Inspiration is a shared sentiment among Montana creators. Huntley-raised entertainer Matthew Wurnig, who has created a dating reality show on TikTok called 50 Dates 50 States, wants small town kids to know they have a place in entertainment. Many of his creative roots came from his Huntley adventures and childhood friends, and he said Montana gave him the character and integrity he needed to be noticed by producers.

“You don’t hear much coming out of Montana,” Wurnig said. “If I can inspire some Montana kid to chase their dreams and shoot for the stars, that’s cool to me.”

Despite the spread in fame, Montanans appear in the limelight less often than their peers. When Prill meets an out-of-state musician in Nashville, they’re usually from Georgia, Texas or North Carolina. It’s especially hard when Montana tends to discourage music and entertainment as careers, pushing their kids to enter college or trade schools, Prill said.

“Music seems to be out of the question out West,” Prill said.

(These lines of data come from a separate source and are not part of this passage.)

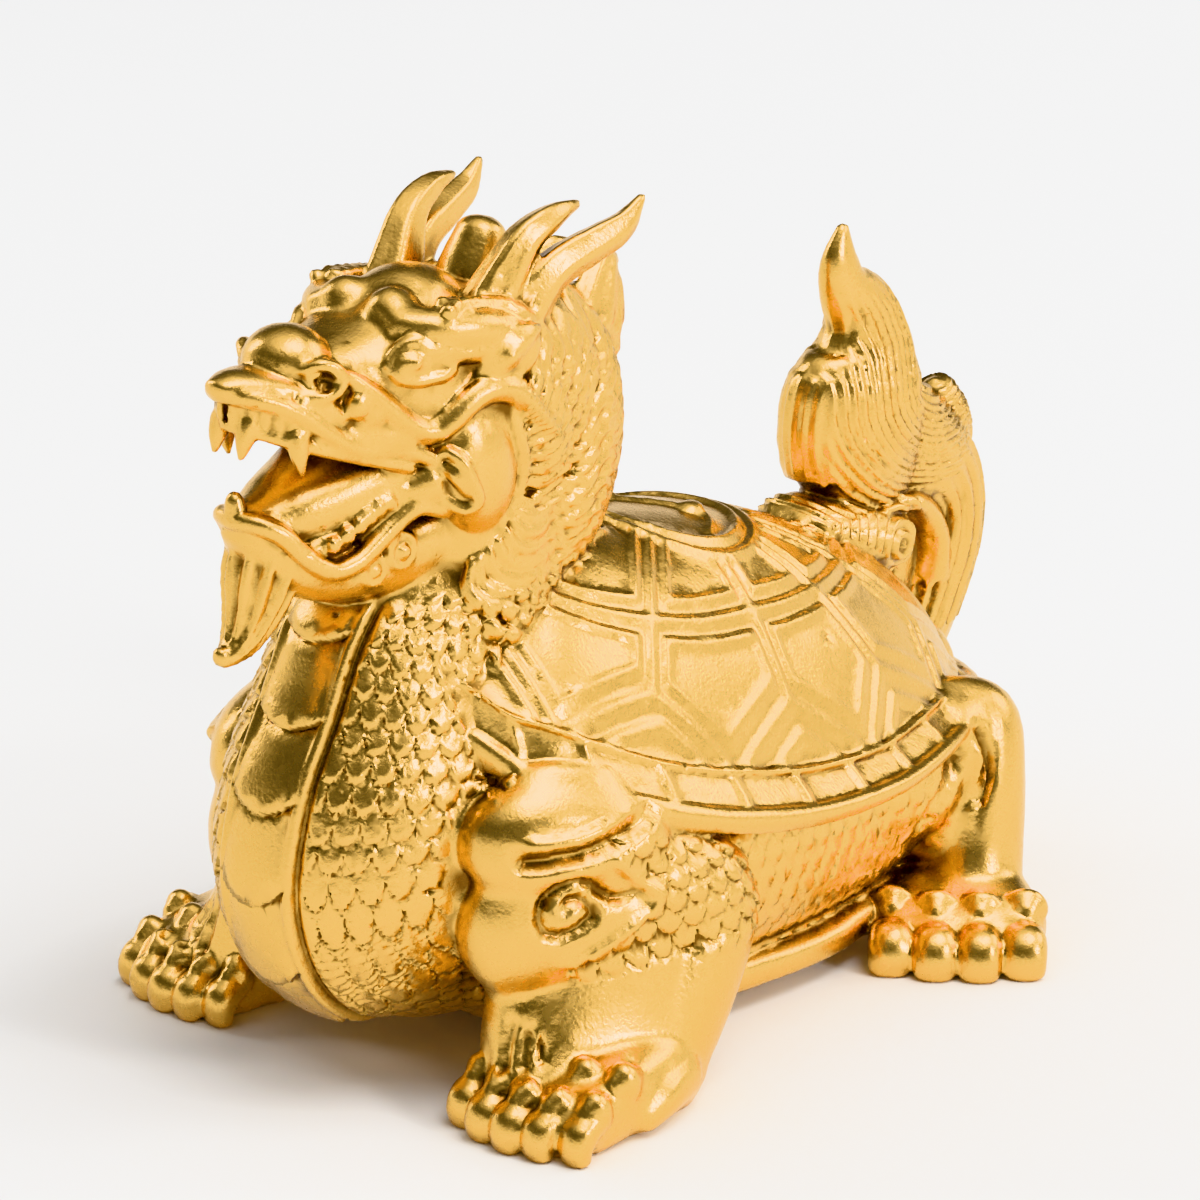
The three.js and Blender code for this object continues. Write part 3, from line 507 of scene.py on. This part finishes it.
# curl at the corner of the mouth, edge of the cheek
roll(casting, pressed([(9.2, -37, 73.8), (10.5, -36.3, 74.4), (12.1, -35.5, 73.3), (12.8, -34.8, 71.2),
                       (12.9, -34.0, 68.8), (11.9, -35.0, 67.9), (10.7, -36.1, 68.9), (9.6, -36.8, 71.2)],
                      0.3), 0.7)
roll(casting, pressed([(9.9, -36.7, 73), (11.6, -36.1, 71.9), (12.4, -35.0, 69.5)], 0.3), 0.8, 0.3)
roll(casting, pressed([(12.2, -28.2, 78), (12.3, -26.8, 74), (12, -25.8, 70), (11.4, -26.4, 66.4),
                       (11.6, -29.2, 64.8)], 0.2), 0.75)
# whisker: a thick grooved roll
form(casting, [(6.6, -47.6, 84.8, 0.7, 0.8), (7.5, -45.6, 83, 1.0, 1.0), (8.4, -42.8, 80.2, 1.15, 1.2),
               (9.1, -40, 77.7, 1.2, 1.25), (10, -37.6, 76.8, 1.25, 1.3), (10.9, -35.7, 77.9, 1.25, 1.4),
               (11.5, -33.3, 79.6, 1.25, 1.5), (12, -30.9, 80.4, 1.25, 1.5), (12.6, -28, 79.8, 1.2, 1.5),
               (12.9, -25.6, 77.6, 1.2, 1.45), (12.7, -23.1, 74.9, 1.1, 1.3),
               (12.2, -20.9, 73.4, 0.95, 1.1), (11.8, -19.4, 73.8, 0.6, 0.7),
               (11.6, -19.2, 74.8, 0.3, 0.3)], both=True, step=0.3, ribs=4, groove=0.07)
# ear and its bead
form(casting, [(11.2, -31, 81.4, 0.9, 1.5), (12.2, -29, 83.6, 1.3, 2.2), (12.7, -26.4, 85.3, 1.1, 1.7),
               (12.8, -24, 86, 0.4, 0.5)], both=True, step=0.3, ribs=4, groove=0.08)
lump(casting, (13.4, -29, 83.9), (0.7, 0.85, 0.85), both=True)
form(casting, [(12.2, -27.4, 81.6, 0.8, 1.2), (12.8, -25.6, 83.2, 0.8, 1.2), (12.6, -23.8, 84.8, 0.4, 0.5)],
     both=True, step=0.3)
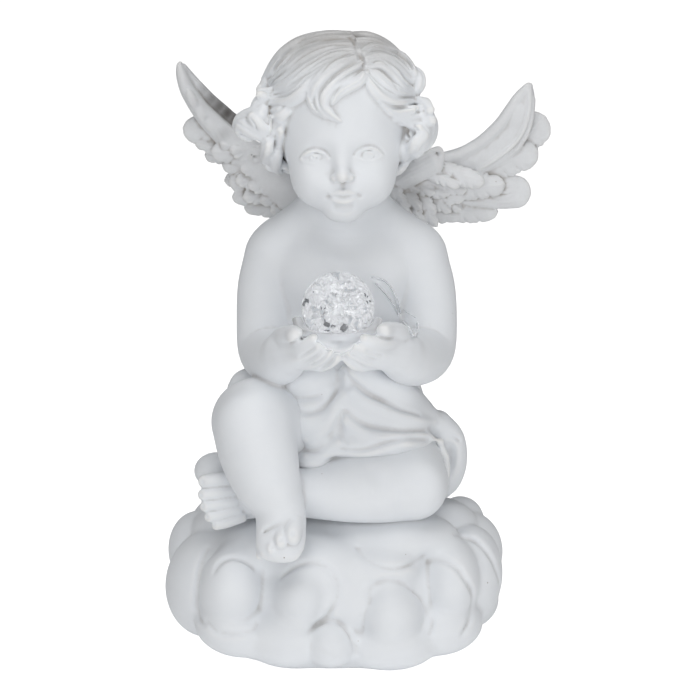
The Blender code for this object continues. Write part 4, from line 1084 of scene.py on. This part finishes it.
def rightWing(material):
    clay = Clay(rightWingSettings["low"], rightWingSettings["high"], rightWingSettings["cell"])
    ribbon(clay, [(0, 26, 168, 9, 4), (-16, 29, 177, 10, 4), (-30, 31, 186, 10, 3.6), (-42, 31.5, 197, 7, 3)],
           facing=(0, -1, 0.1), blend=0)
    feather(clay, [(-42, 32.6, 203, 6, 2.4), (-50, 32.6, 205, 6.2, 2.4), (-57.2, 32.6, 206.2, 5.9, 2)],
            tip=5.6)
    feather(clay, [(-40, 31.6, 197.4, 4, 2), (-49, 31.4, 198.6, 3.6, 2), (-55, 31.2, 200.2, 2.4, 1.7)],
            tip=2.8)
    feather(clay, [(-24, 28.6, 195.6, 5, 2.2), (-36, 28.4, 196.6, 5.2, 2.4), (-46, 28, 197.6, 4.4, 2)], tip=5)
    feather(clay, [(-26, 29.6, 190, 4.4, 2.2), (-36, 29.4, 190.4, 4.6, 2.2), (-43, 29.2, 191.6, 3.2, 1.8)],
            tip=3.6)
    feather(clay, [(-24, 30, 185, 4.8, 2.3), (-32, 29.8, 184.6, 5.2, 2.4), (-39.2, 29.6, 185, 4.8, 2)],
            tip=4.6)
    feather(clay, [(-20, 29.6, 179.4, 4.2, 2.2), (-30, 29.4, 178.2, 4.4, 2.2),
                   (-38.4, 29.2, 178.6, 3.6, 1.9)], tip=4.2)
    feather(clay, [(-14, 29.4, 174.4, 4, 2.1), (-25, 29.2, 173.8, 4.2, 2.1), (-33, 29, 174, 3.2, 1.8)],
            tip=4.6)
    feather(clay, [(-6, 28.4, 173, 4, 2.1), (-14, 28, 171.6, 3.8, 2), (-20, 27.8, 171.8, 3, 1.7)], tip=3.6)
    for x, y, z, size, turn in ((-37.4, 25.4, 198.4, 4.2, 176), (-30, 24.6, 197, 4, 190),
                                (-33.4, 25.4, 191.4, 4, 188),
                                (-26.4, 24.4, 190, 3.8, 196), (-20, 23, 189.4, 3.4, 200),
                                (-36, 26.4, 186, 3.8, 184), (-29.6, 25.4, 184.8, 4.6, 190),
                                (-22.4, 24, 183.4, 4, 200),
                                (-33, 26.4, 179.6, 3.8, 188), (-26, 25.6, 178.6, 3.8, 194),
                                (-18.6, 23.6, 178, 3.8, 205),
                                (-22, 25, 174.6, 3.6, 196), (-15, 23, 173.4, 3.4, 206),
                                (-43, 26.4, 200, 3.2, 160)):
        angle = math.radians(turn)
        dx, dz = size * math.cos(angle), size * math.sin(angle)
        feather(clay, [(x - dx, y + 2, z - dz, size * 0.9, 1.6), (x, y + 0.6, z, size * 1.08, 1.5),
                       (x + dx * 0.5, y + 0.1, z + dz * 0.5, size * 0.92, 1.3)], facing=(-0.15, -1, 0.25),
                tip=size * 0.85)
    rightHorn(clay)
    backFeathers(clay, [(-22, 182, 14, 196), (-30, 188, 15, 186), (-38, 196, 15, 176), (-46, 204, 12, 168),
                        (-14, 176, 13, 206)], depth=35, wide=4.4)
    notches(clay, ([(-38.9, 26, 189.6, 0.3), (-37.8, 25, 188.2, 0.5), (-37.2, 25, 187, 0.3)],
                  [(-42, 27, 186.6, 0.4), (-41, 27, 186.9, 0.5)],
                  [(-33.6, 23, 181.6, 0.3), (-31.4, 23, 182.4, 0.55), (-30, 23.4, 183.4, 0.3)],
                  [(-40.4, 26.6, 179.6, 0.3), (-38.4, 26.4, 180.4, 0.5)],
                  [(-34.4, 24, 196.8, 0.4), (-30.4, 22.6, 195.6, 0.6), (-27.4, 22.4, 194.6, 0.4)],
                  [(-29.4, 24, 176.8, 0.3), (-27.4, 23.4, 178.4, 0.5)]))
    return meshOf("right_wing", clay, rightWingSettings["triangles"], material)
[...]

Brown doesn’t see Montanans or rural state people often in his industry either, and he’s met people from across the world.

But for those interested in a taste of fame, Brown said TikTok is worth a try.

“Just do it. You know the meme from Shia LeBouf? ‘Just do it! Don’t let your dreams be dreams!’” Brown said. “The more effort you put into something, the more fruit it will bear.”

“…on social media, anyone can pick up a guitar.”